Perhaps he can’t see a successor, one with a reasonable chance to defeat Trump. If so, one reason is that he’s blocking the way for a successor to emerge. Getting past an incumbent president to secure the nomination of that president’s party is an insuperable task. If Biden would step aside, successors would appear soon enough.
One thing the 2020 election demonstrated is that in our hyper-partisan age, it’s easier to run against an incumbent president than it ever has been. Biden beat Trump because Trump as president appalled Democrats who turned out in record numbers to vote against him. Meanwhile Republicans had difficulty demonizing Biden, who had been out of politics for the previous four years and merely vice president for the eight years before that.
The tables will be turned in 2024. Biden will be a soft target for Republicans, while Democrats’ fear and loathing of Trump won’t be as immediate as when he was in office.

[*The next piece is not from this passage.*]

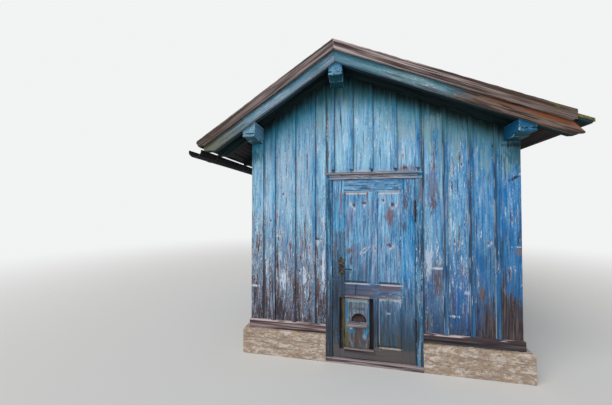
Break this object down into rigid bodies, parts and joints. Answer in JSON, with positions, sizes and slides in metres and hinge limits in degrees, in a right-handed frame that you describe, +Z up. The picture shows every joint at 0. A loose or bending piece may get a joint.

Finally, suppose Biden wins in 2024. Yes, we historians will have to take him seriously as a two-term president. But it’s hard to envision that his performance in that second term will be better than in his first. He will make it nearly impossible for any Democrat to win in 2028.
If Biden values what the Democrats stand for, he should bear this in mind. He should keep mum through the elections this November, then say no to a run in 2024.
Dr. Brands, I've always liked your views on the second term and as to what past administrations current administrations should aspire to. What is your view on how the Republic of Texas set up their presidency rules i.e you can run for 2 terms but they cannot be consecutive? Always enjoy your newsletter.
Allowing only nonconsecutive terms eliminates most of the advantage of incumbency. So that's a good thing. In some countries that use it, presidents stick a placeholder in office who will allow them to regain the spot when their out-of-office time is up. Putin did this in Russia, to his benefit and Russia's detriment. The system served the Texas republic well, because it allowed experienced people to return to office, though not at once. And small political systems like that of Texas then needed all the experience they could get.